Profit was $26.2 million in the year ended Dec. 31, up from $22.8 million a year earlier, the Wellington-based company said in a statement. Sales rose 17 percent to $539.6 million.

Directors declared a final dividend of 4.9 cents per share, payable on April 1, with a March 18 record date. That takes the annual payout to 8.9 cents per share, a 13 percent increase on the previous year. Shares of Opus climbed to $1.52, its highest since late November, and were recently up 11 percent at $1.50.

Last November the company shrank its leadership team to eight from 12in a bid to compete in "an increasingly competitive market" with the changes "designed to increase efficiency and profitability," chief executive David Prentice said at the time.

Opus's New Zealand operations reported an 8.1 percent fall in earnings before interest and tax to $28.5 million due to a large project loss, while sales rose 1 percent to $287.5 million, the company said.

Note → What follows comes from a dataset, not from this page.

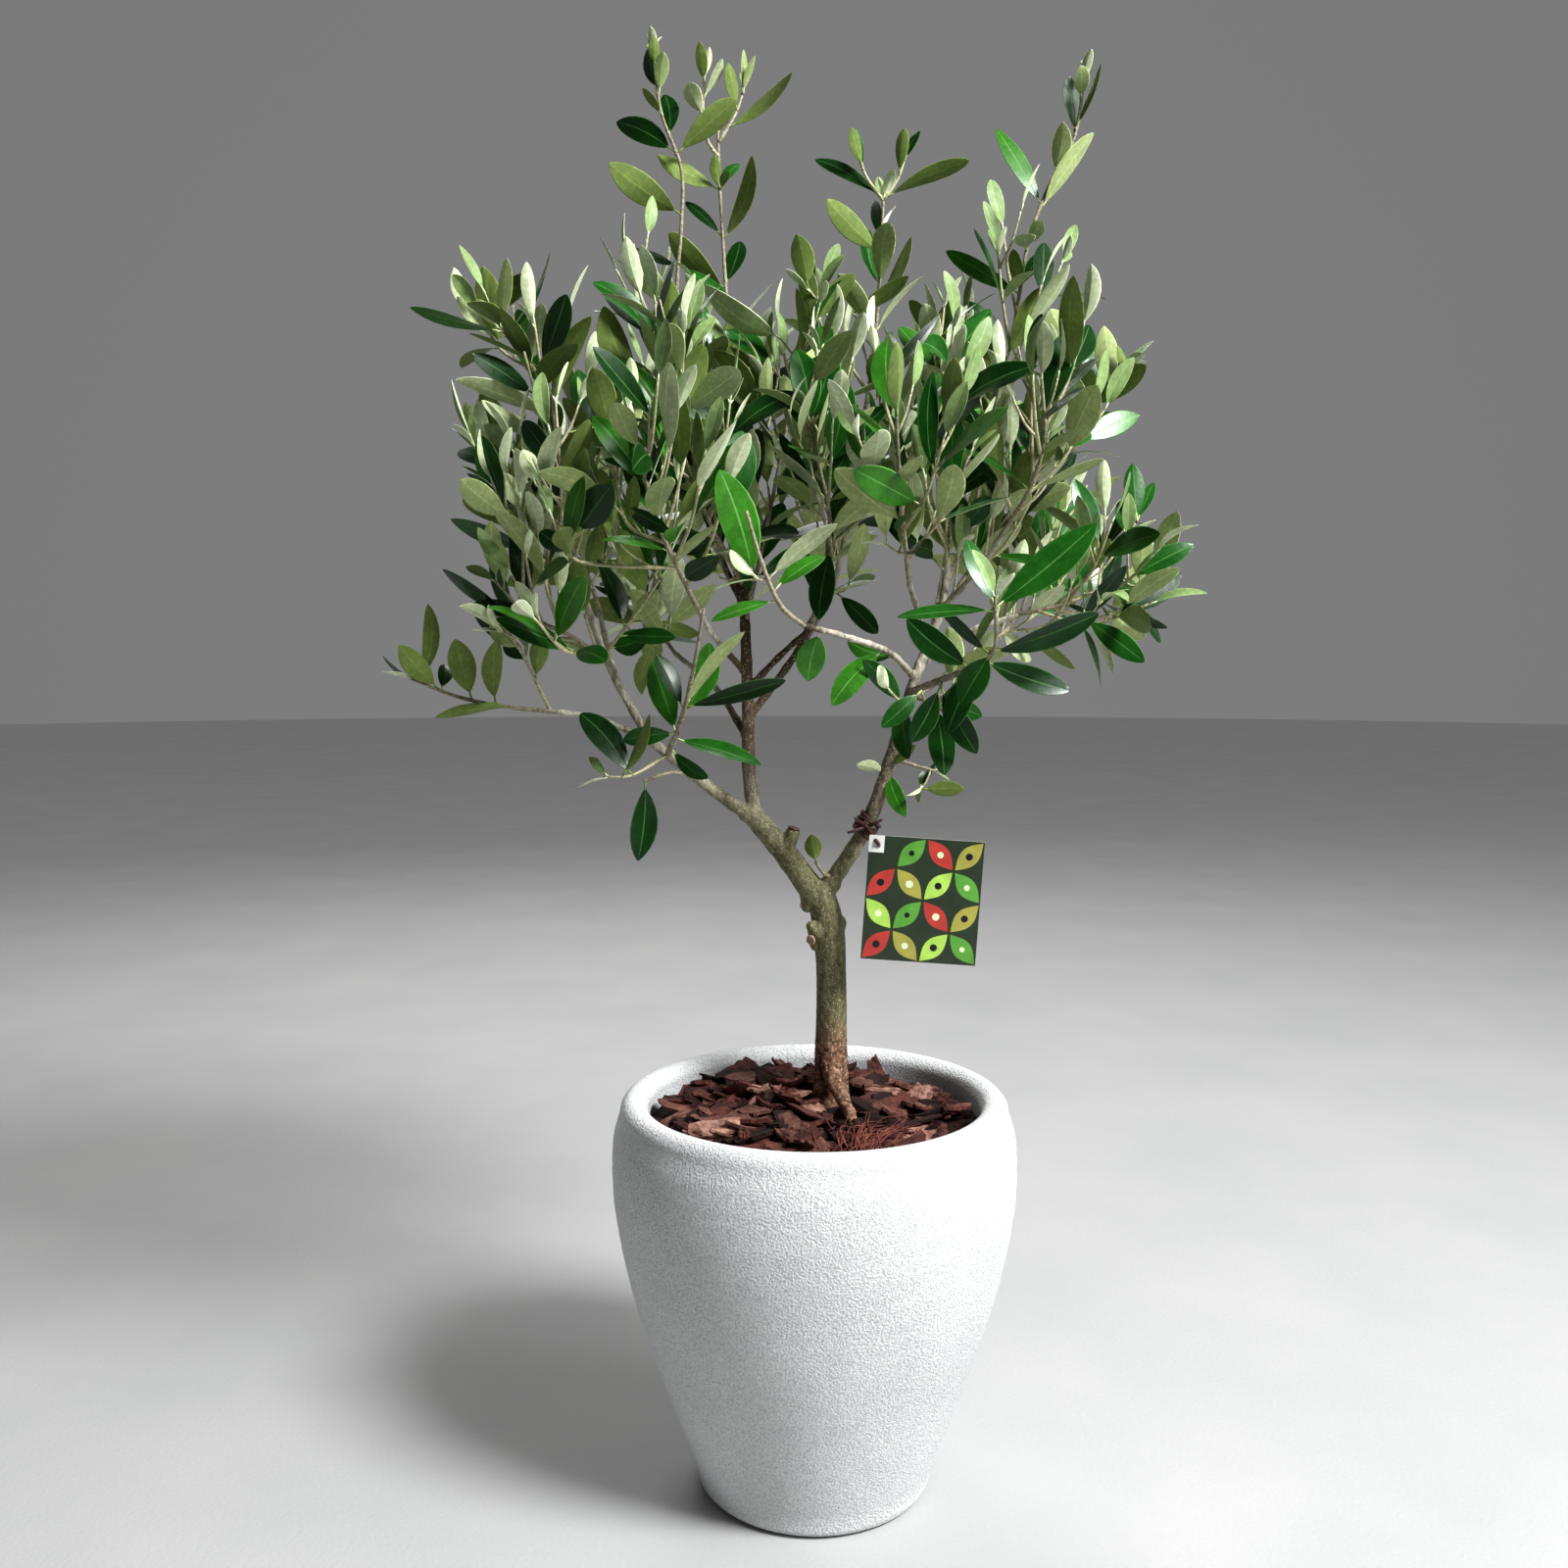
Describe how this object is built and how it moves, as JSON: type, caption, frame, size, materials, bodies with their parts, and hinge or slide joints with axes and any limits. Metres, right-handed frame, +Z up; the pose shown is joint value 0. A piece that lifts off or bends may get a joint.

"Despite the challenging environment, we have secured a number of strategic commissions, including six out of nine significant long term Network Outcome Contracts for the NZ Transport Agency and we are leveraging new opportunities in the Pacific," Prentice said in a statement today. "The Christchurch earthquake rebuild continues to be a key component of near-term economic activity but other sections of the economy have some momentum."

Its Australian unit's Ebit turned to a loss of $675,000, from a profit of $656,000 a year earlier as sales declined 15 percent to $64.4 million. Opus blamed a slowdown in the resource and infrastructure sectors as it recognised a $6.7 million impairment, which it said was a "pragmatic reflection of a continuing weak economy outlook" and was expected to remain for some time.

The company's Canadian unit increased underlying Ebit 41 percent to $7.5 million. The company acquired Stewart Weir, a Canadian consultancy, for which it deferred a consideration release of $11.5 million, and the unit lifted revenue 133 percent to $137.3 million.

Opus's UK business increased Ebit 80 percent to $1.1 million, while sales increased 26 percent to $49.3 million, underpinned by a recovering UK economy and opportunities in "core growth sectors, including rail, asset management and highways work," Prentice said.

The company's outlook was mixed as it diversified operations to manage economic uncertainty, it said.